Четвертый Якопо, Пацци, повешенный тоже спустя два дня и похороненный в Санта Кроче, был удален из церкви и закопан где-то под стенами. Его вырыли из второй могилы, и мальчишки, захлестнув труп за шею веревкою, волокли его по городу, подтащили к собственному его дому, громко крича, чтобы отворили хозяину. Потом бросили в Арно. Маленький Никколо если и не был свидетелем всего этого, то не мог не слышать разговоров.
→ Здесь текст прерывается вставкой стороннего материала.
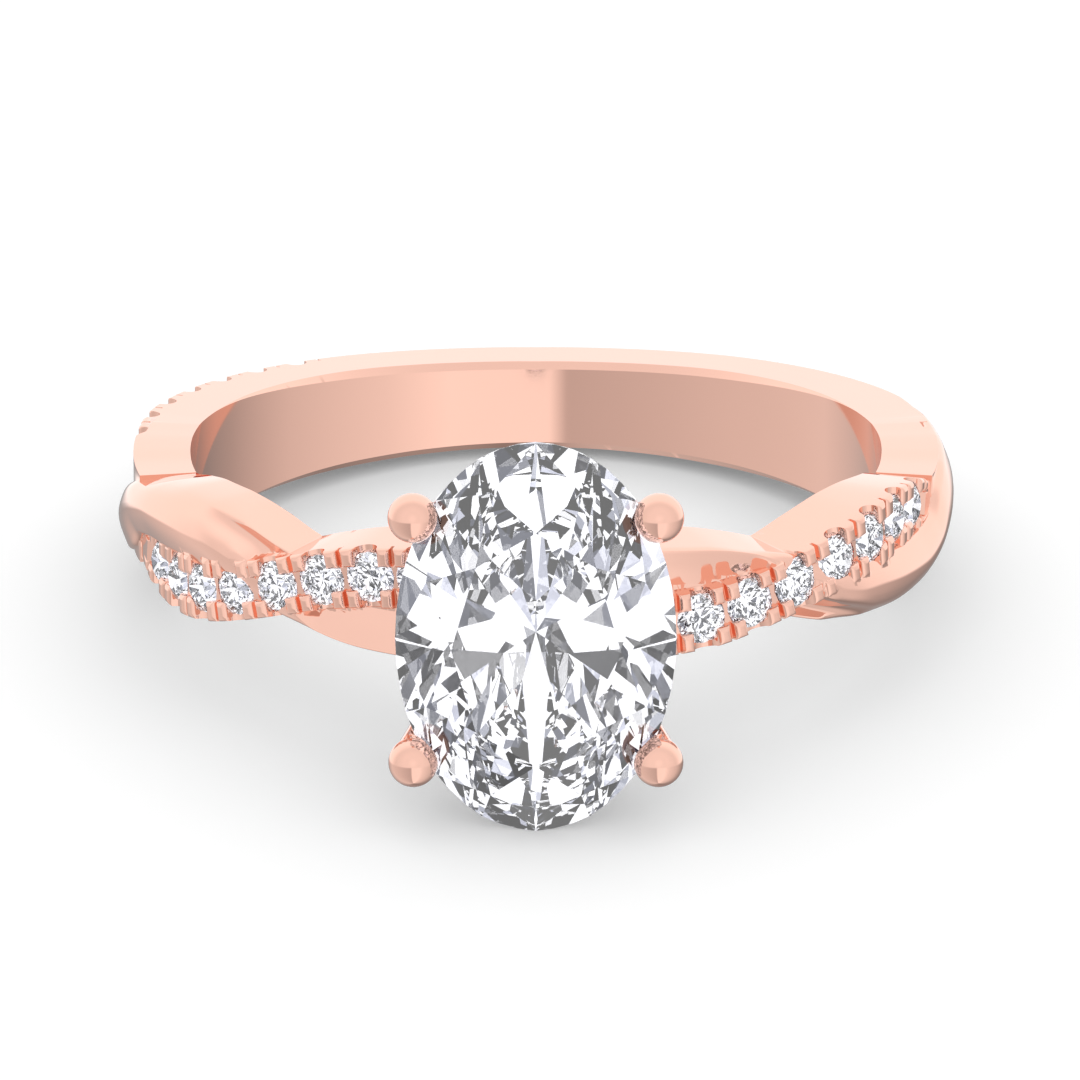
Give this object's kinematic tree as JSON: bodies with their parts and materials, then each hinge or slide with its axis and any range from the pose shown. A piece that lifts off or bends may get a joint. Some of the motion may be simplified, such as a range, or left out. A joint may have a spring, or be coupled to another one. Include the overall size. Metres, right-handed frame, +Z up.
{
  "type": "twisted shank ring with oval stone",
  "caption": "Finger ring whose shank is two twisted strands, one set with small round stones, with a four-prong oval stone on the head.",
  "frame": {"origin": "centre of the bounding box's bottom face, on the surface that the ring lies on", "axes": "+Z up, -Y from the ring's middle towards the head with the oval stone, +X to the right of someone who looks at the head"},
  "size_m": [0.0206, 0.024, 0.0094],
  "materials": {
    "rose_gold": "high polish rose gold",
    "diamond": "clear faceted stone, polished"
  },
  "bodies": {
    "root": {"ring_mount": "rose_gold", "center_stone": "diamond", "row_stone_01": "diamond", "row_stone_02": "diamond", "row_stone_03": "diamond", "row_stone_04": "diamond", "row_stone_05": "diamond", "row_stone_06": "diamond", "row_stone_07": "diamond", "row_stone_08": "diamond", "row_stone_09": "diamond", "row_stone_10": "diamond", "row_stone_11": "diamond", "row_stone_12": "diamond", "row_stone_13": "diamond", "row_stone_14": "diamond", "row_stone_15": "diamond", "row_stone_16": "diamond", "row_stone_17": "diamond", "row_stone_18": "diamond", "row_stone_19": "diamond", "row_stone_20": "diamond", "row_stone_21": "diamond", "row_stone_22": "diamond", "row_stone_23": "diamond", "row_stone_24": "diamond", "row_stone_25": "diamond", "row_stone_26": "diamond", "row_stone_27": "diamond", "row_stone_28": "diamond", "row_stone_29": "diamond", "row_stone_30": "diamond"}
  },
  "joints": []
}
Порукою необыкновенная даже в «Истории Флоренции» пластичность рассказа о заговоре Пацци[234].
Подрастая, Никколо наблюдал режим Лоренцо, необыкновенный блеск культуры и быта: празднества, турниры, процессии, карнавальные шествия с мифологическими фигурами, в устройстве которых соперничали Сандро Боттичелли и Пьеро ди Козимо. Он ходил смотреть в Санта Мариа Новелла только что открытые, сверкавшие свежими красками фрески Гирландайо и слушал около них разговоры о том, как похожи изображенные художником Анджело Полициано, Марсилио Фичино, Кристофоро Ландино[235].
Наблюдательность понемногу становилась острее, и он начинал понимать, что под этим блеском уже кое-где проступают признаки упадка, что торговля и промышленность больше не поднимаются, а идут к уклону, что тирания Лоренцо жестче, чем тирания его деда, что республика крепко зажата в кулак, а свобода существует только в льстивых панегириках, расточаемых Лоренцо гуманистами. И чем лучше понимал это Никколо, тем меньше нравились ему пышные процессии и тем меньше хотелось ему веселиться под звуки карнавальных песен.
Ему было двадцать три года, когда смерть Лоренцо резко покончила с этим обманчивым покоем. При Пьеро Медичи флорентийская тирания, поглупевшая и обнаглевшая, стала быстро катиться к пропасти. Не успело успокоиться ликование, вызванное падением Пьеро, как в город явились французы.
Диалог между Карлом VIII и Пьеро Каппони: «Я прикажу ударить в барабаны». – «А мы ударим в колокола», – короткий, как звон скрестившихся клинков, заставил город целые дни трепетать от тревоги и ярости. Но король испугался, и французские барабаны вместо атаки забили отступление. Никколо переживал со всеми эту встряску. И все думал.
Потом пришло царство монаха. Революционные пророчества гремели под куполом Брунеллеско. Конституция переделывалась по указаниям библейских текстов и благочестивых видений. Очистительные костры зловещим заревом освещали городские площади. Вериги и власяница истязали под нарядами тела женщин. Савонарола попал в круг зрения Никколо, когда его дела решительно пошли хуже. И не покорил его, как других.
Никколо ни на одну минуту не был увлечен бурным, экстатическим красноречием его проповедей и был даже непрочь смотреть на него как на вульгарного обманщика[236]. Он не мог не видеть костра, на котором сгорел неистовый пророк, и если стоял не очень далеко, видел и то, как сверху «падал дождь из крови и внутренностей». Когда бросили в Арно пpax Савонаролы, Никколо поступил на службу к республике, спешно секуляризировавшейся под успокоенные благословения Папы Александра VI.
Поводов для размышления было достаточно, а голова – хорошая. Не хватало только настоящей подготовки. В семье не было избытка, и образование Никколо получил самое суммарное. Греческого он, по-видимому, все-таки не знал[237], а в латинском не мог угнаться за матерыми гуманистами.
На юридическом факультете перенесенного во Флоренцию Пизанского студио, где учился Гвиччардини, ему побывать не пришлось. Он не имел даже нотариального стажа. Его учитель друг Адриани носил классическое имя – Марчелло Вирджилио, но совсем не был для него тем, чем для Данте его Вергилий. Он слегка учил его латыни и помог потом устроиться на службу.
Настоящею школою Никколо была флорентийская улица, этот удивительный организм, где формировалось столько больших умов. Дома он читал древних и Данте. Бродя по улице, получал среднее и высшее образование. И проходил курс политики. Ибо в Италии, а значит и во всем мире, не было города, где политику можно было бы изучать с большим успехом. У венецианцев опыта и умения политически рассуждать было, конечно, не меньше. Но в Венеции политика была уделом немногих: для большинства она находилась под строжайшим запретом.